### Required task
In the listing below, find the line containing "extrude(amount=lever_width)" and the line containing "bpy.data.objects.remove(obj)". Repeat exactly those two lines and every line between them, nothing more.

### Data excerpt

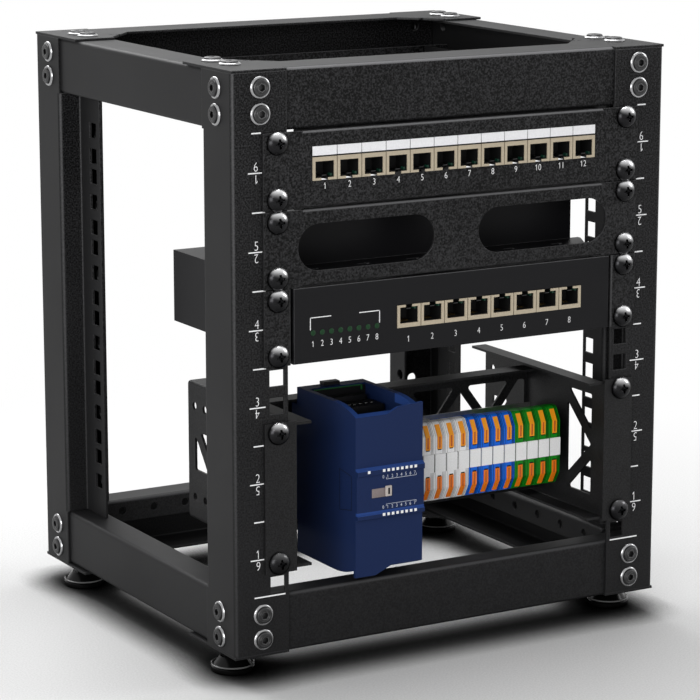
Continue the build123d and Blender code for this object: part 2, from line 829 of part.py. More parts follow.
# Control module: the body, the front tabs, the ribs that border the band, and the terminal pocket
module_left = -half_panel + module_left_gap
module_right = module_left + module_width
module_low = unit_zero + module_bottom
module_high = unit_zero + module_top
module_shoulder = plate_y - plate_flange - module_clearance
front_high = module_high - module_front_drop
front_low = module_low + module_front_drop
with BuildPart() as control_module:
    with BuildSketch(Plane.YZ.offset(module_left)):
        with BuildLine():
            Polyline(
                (front + module_curve_depth, module_low),
                (module_shoulder, module_low),
                (module_shoulder, plate_low + 2 * sheet),
                (rail_back, plate_low + 2 * sheet),
                (rail_back, plate_high - 2 * sheet),
                (module_shoulder, plate_high - 2 * sheet),
                (module_shoulder, module_high),
                (front + module_curve_depth, module_high),
            )
            TangentArc((front + module_curve_depth, module_high), (front, front_high), tangent=(-1, 0))
            Line((front, front_high), (front, front_low))
            TangentArc((front + module_curve_depth, module_low), (front, front_low), tangent=(-1, 0))
        make_face()
    extrude(amount=module_width)
    with BuildSketch(Plane.XZ.offset(half_depth + band_proud)):
        with Locations(((module_left + module_right) / 2, unit_zero + (low_rib[0] + high_rib[1]) / 2)):
            Rectangle(module_width, high_rib[0] - low_rib[1] + 2 * rib_slope)
    extrude(amount=-2 * band_proud)
    with BuildSketch(Plane.YZ.offset(module_left)):
        for rib_low, rib_high in (low_rib, high_rib):
            with BuildLine():
                rib = FilletPolyline(
                    (front + rib_slope, unit_zero + rib_high),
                    (front, unit_zero + rib_high),
                    (front - rib_proud, unit_zero + rib_high - rib_slope),
                    (front - rib_proud, unit_zero + rib_low),
                    (front + rib_slope, unit_zero + rib_low),
                    radius=rib_round,
                )
                Line(rib @ 1, rib @ 0)
            make_face()
    extrude(amount=module_width)
    slant_from = module_left + module_tab_share * module_width
    slant_to = slant_from + module_tab_slant * module_width
    low_slant_to = module_left + module_low_tab_share * module_width
    with BuildSketch(Plane.XZ.offset(half_depth)):
        with BuildLine():
            Polyline(
                (slant_from, front_high),
                (slant_to, front_high + module_tab_slope * module_tab_height),
                (module_right, front_high + module_tab_height),
                (module_right, front_high - module_tab_height),
                (slant_from, front_high - module_tab_height),
                close=True,
            )
        make_face()
        with BuildLine():
            Polyline(
                (module_left, front_low + module_tab_height),
                (module_left, front_low - module_tab_height),
                (low_slant_to - module_low_tab_slant * module_width, front_low - module_tab_height),
                (low_slant_to, front_low),
                (low_slant_to, front_low + module_tab_height),
                close=True,
            )
        make_face()
    extrude(amount=-module_tab_sheet)
    with BuildSketch(Plane.XY.offset(module_high - pocket_depth)):
        with BuildLine():
            Polyline(
                (module_left + pocket_wall, front + pocket_wall),
                (module_right - pocket_wall, front + pocket_wall),
                (module_right - pocket_wall, module_shoulder - pocket_back),
                (module_left + pocket_wall, module_shoulder - pocket_back),
                close=True,
            )
        make_face()
    extrude(amount=2 * pocket_depth, mode=Mode.SUBTRACT)
publish(control_module.part, "control_module")

with BuildPart() as module_clip:
    with BuildSketch(Plane.XY.offset(module_high)):
        with Locations((module_left + clip_from_left, module_shoulder - clip_depth / 2)):
            Rectangle(clip_width, clip_depth)
    extrude(amount=clip_height)
publish(module_clip.part, "module_clip")

# Terminal blocks: slices on the rail, each colour its own group, with a lever above and one below
blocks_left = -half_panel + blocks_left_gap
block_low = rail_level - block_height / 2
block_high = rail_level + block_height / 2
block_face = front + block_front


def face_path(way, clear, reach):
    """Side view of a path just outside the front of a block, from near the tag on to the chamfer."""
    outer = block_face - lever_proud
    bend = rail_level + way * (block_height / 2 - block_chamfer_height)
    return [
        (outer, rail_level + way * (tag_height / 2 + clear)),
        (outer, bend),
        (outer + reach * block_chamfer_depth, bend + way * reach * block_chamfer_height),
    ]


def block_row(first, count):
    with BuildPart() as row:
        for i in range(first, first + count):
            left = blocks_left + i * block_width
            with BuildSketch(Plane.YZ.offset(left + block_gap / 2)):
                with BuildLine():
                    FilletPolyline(
                        (block_face + block_depth, block_low),
                        (block_face + block_chamfer_depth, block_low),
                        (block_face, block_low + block_chamfer_height),
                        (block_face, block_high - block_chamfer_height),
                        (block_face + block_chamfer_depth, block_high),
                        (block_face + block_depth, block_high),
                        radius=block_round,
                        close=True,
                    )
                make_face()
                with Locations(((block_face + rail_back) / 2 + block_chamfer_depth, rail_level)):
                    Rectangle(rail_back - block_face - 2 * block_chamfer_depth, block_foot_height)
            extrude(amount=block_width - block_gap)
            cuts = [(lever_left - block_gap, lever_width + 2 * block_gap, lever_sunk, lever_clear, lever_reach)]
            cuts += [(inset, groove_width, groove_depth, groove_clear, 1) for inset in groove_lefts]
            for inset, width, depth, clear, reach in cuts:
                with BuildSketch(Plane.YZ.offset(left + inset)):
                    for way in (-1, 1):
                        with BuildLine():
                            Polyline(*face_path(way, clear, reach))
                            offset(amount=lever_proud + depth, side=Side.RIGHT if way > 0 else Side.LEFT)
                        make_face()
                extrude(amount=width, mode=Mode.SUBTRACT)
    return row.part


for index, colour in enumerate(("grey", "blue", "green")):
    publish(block_row(index * blocks_per_colour, blocks_per_colour), f"terminals_{colour}")

with BuildPart() as terminal_levers:
    for i in range(3 * blocks_per_colour):
        with BuildSketch(Plane.YZ.offset(blocks_left + i * block_width + lever_left)):
            for way in (-1, 1):
                with BuildLine():
                    Polyline(*face_path(way, lever_clear, lever_reach))
                    offset(amount=lever_proud + lever_sunk, side=Side.RIGHT if way > 0 else Side.LEFT)
                make_face()
        extrude(amount=lever_width)
publish(terminal_levers.part, "terminal_levers")

with BuildPart() as terminal_tags:
    with BuildSketch(Plane.XZ.offset(-block_face)):
        for i in range(3 * blocks_per_colour):
            with Locations((blocks_left + i * block_width + tag_left + tag_width / 2, rail_level)):
                Rectangle(tag_width, tag_height)
    extrude(amount=tag_proud)
publish(terminal_tags.part, "terminal_tags")
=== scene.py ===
import math
import bmesh
import bpy
from mathutils import Matrix, Vector


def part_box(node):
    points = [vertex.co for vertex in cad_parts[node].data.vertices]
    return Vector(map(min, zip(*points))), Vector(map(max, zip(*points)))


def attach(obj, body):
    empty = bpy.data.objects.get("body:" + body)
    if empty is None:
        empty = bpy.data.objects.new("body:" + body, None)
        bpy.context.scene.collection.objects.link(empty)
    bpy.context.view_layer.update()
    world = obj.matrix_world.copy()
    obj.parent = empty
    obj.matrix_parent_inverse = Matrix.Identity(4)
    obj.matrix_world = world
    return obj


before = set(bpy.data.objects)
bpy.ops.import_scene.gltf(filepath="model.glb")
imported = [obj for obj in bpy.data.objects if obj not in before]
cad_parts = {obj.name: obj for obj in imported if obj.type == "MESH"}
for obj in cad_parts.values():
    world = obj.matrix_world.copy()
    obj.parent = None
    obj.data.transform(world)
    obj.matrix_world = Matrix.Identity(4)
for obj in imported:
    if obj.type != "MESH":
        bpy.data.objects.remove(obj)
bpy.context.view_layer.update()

MM = 0.001

# Camera at the height and turn of the photograph, with its focal length fitted in pixels
photo_width = 700
photo_focal = 2890.2
tilt_down = 11.82
turn_right = 30.17
camera = bpy.data.objects.new("camera", bpy.data.cameras.new("camera"))
bpy.context.scene.collection.objects.link(camera)
camera.location = (-0.8829, -1.5274, 0.5268)
camera.rotation_euler = (math.radians(90 - tilt_down), 0, math.radians(-turn_right))
camera.data.sensor_width = 36
camera.data.lens = photo_focal / photo_width * camera.data.sensor_width
camera.data.clip_start = 0.05
camera.data.clip_end = 50
bpy.context.scene.camera = camera
bpy.context.scene.view_settings.view_transform = "Standard"


def box(node):
    """A node's lowest and highest corners in millimetres."""
    low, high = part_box(node)
    return [round(v / MM, 3) for v in low], [round(v / MM, 3) for v in high]


def middle(node):
    """The middle of a node's box in millimetres."""
    return [(low + high) / 2 for low, high in zip(*box(node))]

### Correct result
        extrude(amount=lever_width)
publish(terminal_levers.part, "terminal_levers")

with BuildPart() as terminal_tags:
    with BuildSketch(Plane.XZ.offset(-block_face)):
        for i in range(3 * blocks_per_colour):
            with Locations((blocks_left + i * block_width + tag_left + tag_width / 2, rail_level)):
                Rectangle(tag_width, tag_height)
    extrude(amount=tag_proud)
publish(terminal_tags.part, "terminal_tags")
=== scene.py ===
import math
import bmesh
import bpy
from mathutils import Matrix, Vector


def part_box(node):
    points = [vertex.co for vertex in cad_parts[node].data.vertices]
    return Vector(map(min, zip(*points))), Vector(map(max, zip(*points)))


def attach(obj, body):
    empty = bpy.data.objects.get("body:" + body)
    if empty is None:
        empty = bpy.data.objects.new("body:" + body, None)
        bpy.context.scene.collection.objects.link(empty)
    bpy.context.view_layer.update()
    world = obj.matrix_world.copy()
    obj.parent = empty
    obj.matrix_parent_inverse = Matrix.Identity(4)
    obj.matrix_world = world
    return obj


before = set(bpy.data.objects)
bpy.ops.import_scene.gltf(filepath="model.glb")
imported = [obj for obj in bpy.data.objects if obj not in before]
cad_parts = {obj.name: obj for obj in imported if obj.type == "MESH"}
for obj in cad_parts.values():
    world = obj.matrix_world.copy()
    obj.parent = None
    obj.data.transform(world)
    obj.matrix_world = Matrix.Identity(4)
for obj in imported:
    if obj.type != "MESH":
        bpy.data.objects.remove(obj)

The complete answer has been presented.